** BEGIN **

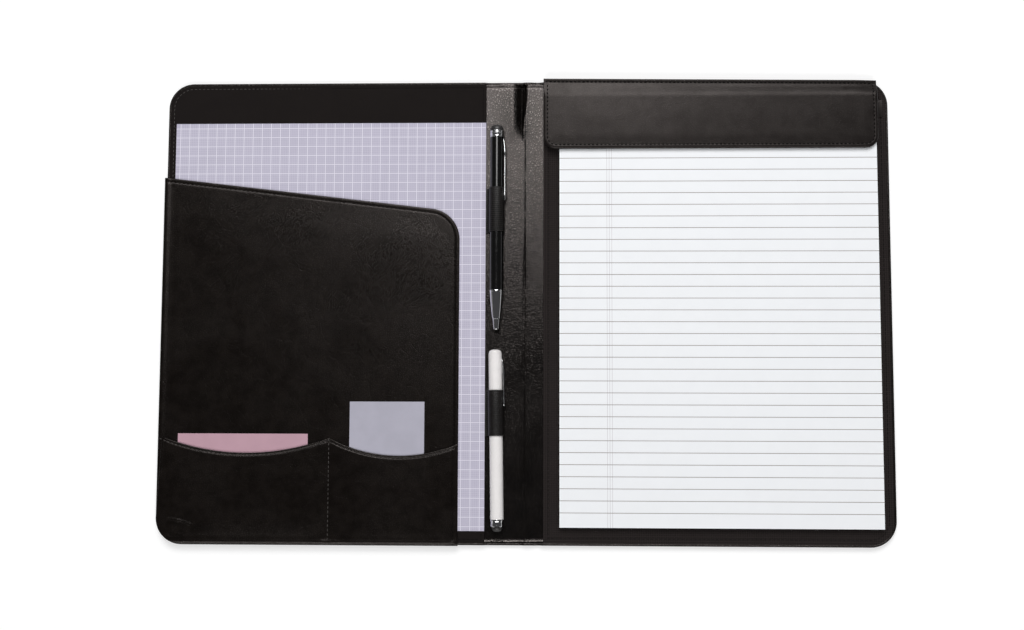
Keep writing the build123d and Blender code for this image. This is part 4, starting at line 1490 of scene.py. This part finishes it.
penPieces = {  # finish, body and closed profile of (radius, height)
    "blackPenCrown": ("darkChrome", "black_pen", dome(54.65, 4.4, 4.6, 0.9)),
    "blackPenRing": ("chrome", "black_pen", [
        (3.7, 50.25), (4.62, 50.25), (4.72, 50.35), (4.74, 51.0), (4.62, 51.2), (4.62, 51.7),
        (4.74, 51.9), (4.76, 53.0), (4.62, 53.2), (4.62, 53.6), (4.74, 53.8), (4.72, 54.5),
        (4.6, 54.65), (3.7, 54.65)]),
    "blackPenUpperBarrel": ("blackLacquer", "black_pen", tube(3.7, 4.6, -2.65, 50.25)),
    "blackPenLowerBarrel": ("blackLacquer", "black_pen_lower", [
        (2.6, -55.35), (4.6, -55.35), (4.6, -2.87), (4.48, -2.75), (3.5, -2.75), (3.5, 7.35),
        (2.6, 7.35)]),
    "blackPenNose": ("chrome", "black_pen_lower", [
        (1.8, -55.35), (4.55, -55.35), (4.66, -55.6), (4.66, -56.4), (4.52, -56.6), (4.40, -59.0),
        (4.12, -63.0), (3.72, -67.5), (3.28, -71.5), (2.84, -74.85), (2.5, -75.2), (2.42, -76.6),
        (2.18, -79.4), (1.92, -81.6), (1.72, -82.1), (1.5, -82.25), (1.2, -82.25), (1.2, -75.85),
        (1.8, -75.85)]),
    "blackPenRefillPoint": ("chrome", "black_pen_refill", [
        (0, -81.25), (0.28, -81.25), (0.45, -81.0), (0.62, -80.2), (0.98, -79.3), (1.0, -70.65),
        (0, -70.65)]),
    "whitePenCrown": ("whiteLacquer", "white_pen", dome(40.4, 2.5, 4.3, 0.5)),
    "whitePenCap": ("whiteLacquer", "white_pen", [
        (3.85, -14.0), (4.45, -14.0), (4.55, -13.88), (4.55, 40.28), (4.45, 40.4), (0, 40.4), (0, 20.6),
        (3.85, 20.6)]),
    "whitePenBarrel": ("whiteLacquer", "white_pen_barrel", tube(3.45, 4.55, -71.1, -14.1)),
    "whitePenGrip": ("innerPlastic", "white_pen_barrel", [
        (2.6, -14.1), (3.6, -14.1), (3.6, 4.9), (3.45, 6.4), (3.0, 8.9), (2.6, 8.9)]),
    "whitePenPoint": ("chrome", "white_pen_barrel", [
        (0, 8.9), (3.0, 8.9), (2.9, 9.6), (2.1, 14.0), (1.25, 17.2), (0.95, 18.1), (0.5, 19.2),
        (0.35, 19.8), (0, 19.9)]),
    "whitePenEndRing": ("chrome", "white_pen_barrel", [
        (0, -75.9), (4.2, -75.9), (4.34, -75.7), (4.38, -74.9), (4.26, -74.6), (4.28, -72.6),
        (4.44, -72.3), (4.52, -71.4), (4.44, -71.1), (0, -71.1)]),
    "whitePenEndPlug": ("darkChrome", "white_pen_barrel", [
        (0, -79.15), (1.6, -79.15), (2.6, -78.8), (3.2, -78.2), (3.6, -77.2), (3.7, -76.2),
        (3.7, -75.9), (0, -75.9)]),
}
for pieceName, (finish, _, profile) in penPieces.items():
    lathe(pieceName, pieceName[:5], profile, finish)


def makeClip(name, pen, top, length, radius):
    tilt = math.radians(pens["clipTilt"])
    outer, thick = pens["clipOuter"], pens["clipThickness"]
    seat, bar, low, knee = radius + 0.03 + thick / 2, outer - thick / 2, top - length, top - 8.5
    run = [(seat, top), (seat + 0.05, top - 1.2), (seat + 0.5, top - 3.2), (bar - 0.12, knee + 0.6),
           (bar, knee - 2.0), (bar, low + 12), (bar, low + 6.5), (bar, low + 3.5),
           (bar + 0.08, low + 1.4), (bar + 0.1, low)]
    radial = (math.cos(tilt), math.sin(tilt))
    path = smoothRun([penPoint(pen, r * radial[0], h, r * radial[1]) for r, h in run], 3)
    side = penPoint(pen, -radial[1], 0, radial[0]) - penPoint(pen, 0, 0, 0)
    sizes = []
    for p in path:
        fromEnd, fromTop = (p - path[-1]).length, (p - path[0]).length
        ball = 0.55 * math.exp(-((fromEnd - 3.4) / 2.4) ** 2) - 0.55 * math.exp(-(fromEnd / 0.8) ** 2)
        wedge = 0.45 * math.exp(-((fromTop - 8.0) / 3.0) ** 2) - 0.35 * math.exp(-(fromTop / 1.5) ** 2)
        sizes.append((0.95 + 0.5 * ball + 0.4 * wedge, 0.95 + ball + wedge))
    sweep(name, path, roundedSection(pens["clipWidth"], thick, 0.40, 4), side, "chrome", sizes=sizes)


makeClip("blackPenClip", "black", 48.75, 42.4, 4.6)
makeClip("whitePenClip", "white", 36.9, 32.5, 4.55)


# Elastic loops: a woven band with ribs round the pen, and its tail sewn down under the lining

loops = {"radius": 5.12, "length": 31.3, "ribPitch": 1.34, "ribRadius": 0.36, "band": 0.36, "tail": 8.3}


def makeRibTree():
    # Ribs side by side along the pen's own axis, which leans by Turn.
    tree, given, out = newGroup(
        "ribbedBand", {"Geometry": "Geometry", "Length": 0.03, "Pitch": 0.001, "Radius": 0.0003,
                       "Turn": 0.0, "Yarn": "Material"}, ("Geometry",), "GeometryNodeTree")
    curve = read(tree, "GeometryNodeMeshToCurve", None, {"Mesh": given["Geometry"]})
    ring = read(tree, "GeometryNodeCurvePrimitiveCircle", None,
                {"Resolution": 6, "Radius": given["Radius"]}, "Curve")
    rib = read(tree, "GeometryNodeCurveToMesh", None,
               {"Curve": curve, "Profile Curve": ring, "Fill Caps": True})
    sine, cosine = calc("SINE", given["Turn"]), calc("COSINE", given["Turn"])
    first = given["Length"] * -0.5 + given["Pitch"] * 0.6
    start, step = [combined(tree, X=length * sine * -1.0, Y=length * cosine)
                   for length in (first, given["Pitch"])]
    line = read(tree, "GeometryNodeMeshLine", {"mode": "OFFSET"},
                {"Count": calc("ROUND", given["Length"] / given["Pitch"]), "Start Location": start,
                 "Offset": step})
    placed = read(tree, "GeometryNodeInstanceOnPoints", None, {"Points": line, "Instance": rib})
    return endTree(out, placed, given["Yarn"])


ribTree = makeRibTree()


def loopRun(pen, count=44):
    # Cross-section of the loop in its pen's own plane: tail, then round the pen and back on the tail.
    radius, tail = loops["radius"], loops["tail"]
    low = -radius
    run = [(-tail, low), (-tail * 0.6, low), (-tail * 0.3, low)]
    for k in range(count + 1):
        angle = math.radians(-90 + 302 * k / count)
        run.append((radius * math.cos(angle), radius * math.sin(angle)))
    run += [(-5.2, low + 1.15), (-6.2, low + 0.55), (-7.2, low + 0.42), (-tail, low + 0.4)]
    return [penPoint(pen, a, 0, u) for a, u in run]


def makeLoop(name, pen):
    run = loopRun(pen)
    lean = pens[pen][1]
    side = penPoint(pen, 0, 1, 0) - penPoint(pen, 0, 0, 0)
    sweep(name, run, roundedSection(loops["length"] - 0.5, loops["band"], 0.16, 2), side, "elasticCore",
          sharp=60)
    edges = [(i, i + 1) for i in range(len(run) - 1)]
    runTree(name + "Ribs", ribTree, run, edges,
            {"Length": loops["length"] * mm, "Pitch": loops["ribPitch"] * mm,
             "Radius": loops["ribRadius"] * mm, "Turn": math.radians(lean),
             "Yarn": materials["elastic"]})


makeLoop("upperPenLoop", "black")
makeLoop("lowerPenLoop", "white")
print("pens and loops made")


# Ground

def makeGround():
    # Flat disc with a low curved wall far away.
    sides, bend = 96, 2.0
    rise = [(ground["radius"] + bend * math.sin(a), bend - bend * math.cos(a))
            for a in (0, 0.4, 0.8, 1.2, 1.5)] + [(ground["radius"] + bend, ground["wall"])]
    turns = [2 * math.pi * i / sides for i in range(sides)]
    points = [(0, 0, 0)] + [(radius * math.cos(a), radius * math.sin(a), height)
                            for radius, height in rise for a in turns]
    faces = []
    for i in range(sides):
        j = (i + 1) % sides
        faces.append((0, 1 + i, 1 + j))
        for a in range(1, 1 + (len(rise) - 1) * sides, sides):
            faces.append((a + i, a + sides + i, a + sides + j, a + j))
    mesh = bpy.data.meshes.new("ground")
    mesh.from_pydata(points, [], faces)
    mesh.materials.append(materials["ground"])
    mesh.polygons.foreach_set("use_smooth", [True] * len(mesh.polygons))
    addObject("ground", mesh)


makeCamera()
makeLamps()
makeGround()


# What each piece rides on and stands for

def snake(name):
    return "".join("_" + letter.lower() if letter.isupper() else letter for letter in name)


rides = {  # body, and the replaced node and the slot where there are any
    "leftLining": ("left_cover", "left_lining", "lining_fabric"),
    "leftLiningStitches": ("left_cover", None, None),
    "leftCoverStitches": ("left_cover", None, None),
    "rightLining": ("right_cover", "right_lining", "lining_fabric"),
    "rightLiningStitches": ("right_cover", None, None),
    "rightCoverStitches": ("right_cover", None, None),
    "documentPocket": ("left_cover", "document_pocket", "pocket_leather"),
    "documentPocketStitches": ("left_cover", None, None),
    "cardPocket": ("left_cover", "card_pocket", "pocket_leather"),
    "cardPocketStitches": ("left_cover", None, None),
    "dividerStitches": ("left_cover", None, None),
    "squaredSheet": ("grid_sheet", "grid_sheet", "squared_paper"),
    "pinkCard": ("pink_card", "pink_card", "pink_card"),
    "greyCard": ("grey_card", "grey_card", "grey_card"),
    "padSheets": ("pad", "pad_sheets", "pad_paper"),
    "padTopSheet": ("pad", None, "pad_paper"),
    "padBacking": ("pad", "pad_backing_card", "greyboard"),
    "padTape": ("pad", "pad_binding_tape", "binding_tape"),
    "padStrap": ("right_cover", "pad_strap", "flap_leather"),
    "flapBacking": ("flap", "flap_backing", "lining_fabric"),
    "blackPenClip": ("black_pen", "black_pen_clip", "chrome"),
    "whitePenClip": ("white_pen", "white_pen_clip", "chrome"),
    "upperPenLoop": ("left_cover", "upper_pen_loop", "elastic"),
    "upperPenLoopRibs": ("left_cover", None, "elastic"),
    "lowerPenLoop": ("left_cover", "lower_pen_loop", "elastic"),
    "lowerPenLoopRibs": ("left_cover", None, "elastic"),
}
for pieceName, (finish, body, _) in penPieces.items():
    rides[pieceName] = (body, snake(pieceName), snake(finish))
rides["blackPenRing"] = ("black_pen", "black_pen_top_ring", "chrome")

for pieceName, (body, node, slot) in rides.items():
    piece = bpy.data.objects[pieceName]
    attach(piece, body)
    if node:
        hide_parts(node)

leftBend, rightBend, flapBend = bends["left"], bends["right"], bends["flap"]
blends = {
    "leftCoverLeather": ("left_cover", "spine", leftBend, ["left_outer_skin"], "cover_leather"),
    "leftInnerLeather": ("left_cover", "spine", leftBend, ["pen_strip"], "inner_leather"),
    "rightCoverLeather": ("spine", "right_cover", rightBend, ["right_outer_skin", "spine_outer_skin"],
                          "cover_leather"),
    "rightInnerLeather": ("spine", "right_cover", rightBend, ["spine_inner_skin"], "inner_leather"),
}
for pieceName, (first, second, (start, end), nodes, slot) in blends.items():
    piece = bpy.data.objects[pieceName]
    start * mm
    end * mm
    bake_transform(piece)
    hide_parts(*nodes)
for piece in (flapLeather, flapStitches):
    flapBend[0] * mm
    flapBend[1] * mm
    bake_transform(piece)
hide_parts("flap_skin", "flap_root")

keptNodes = {
    "left_foam": "padding", "right_foam": "padding", "left_board": "greyboard",
    "right_board": "greyboard", "spine_stiffener": "greyboard", "flap_board": "greyboard",
    "black_pen_twist_sleeve": "innerPlastic", "black_pen_refill_tube": "chrome",
    "white_pen_refill": "innerPlastic",
}
for node, material in keptNodes.items():
    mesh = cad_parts[node].data
    mesh.materials.clear()
    mesh.materials.append(materials[material])
leftOver = [n for n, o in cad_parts.items() if not o.hide_render and n not in keptNodes]
print("nodes still bare:", leftOver)

print("pieces in place")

** END **

Find the line with "hide_parts(*nodes)" in the listing above, then write out that line and each remaining line exactly, with no other text.

SOLUTION:
    hide_parts(*nodes)
for piece in (flapLeather, flapStitches):
    flapBend[0] * mm
    flapBend[1] * mm
    bake_transform(piece)
hide_parts("flap_skin", "flap_root")

keptNodes = {
    "left_foam": "padding", "right_foam": "padding", "left_board": "greyboard",
    "right_board": "greyboard", "spine_stiffener": "greyboard", "flap_board": "greyboard",
    "black_pen_twist_sleeve": "innerPlastic", "black_pen_refill_tube": "chrome",
    "white_pen_refill": "innerPlastic",
}
for node, material in keptNodes.items():
    mesh = cad_parts[node].data
    mesh.materials.clear()
    mesh.materials.append(materials[material])
leftOver = [n for n, o in cad_parts.items() if not o.hide_render and n not in keptNodes]
print("nodes still bare:", leftOver)

print("pieces in place")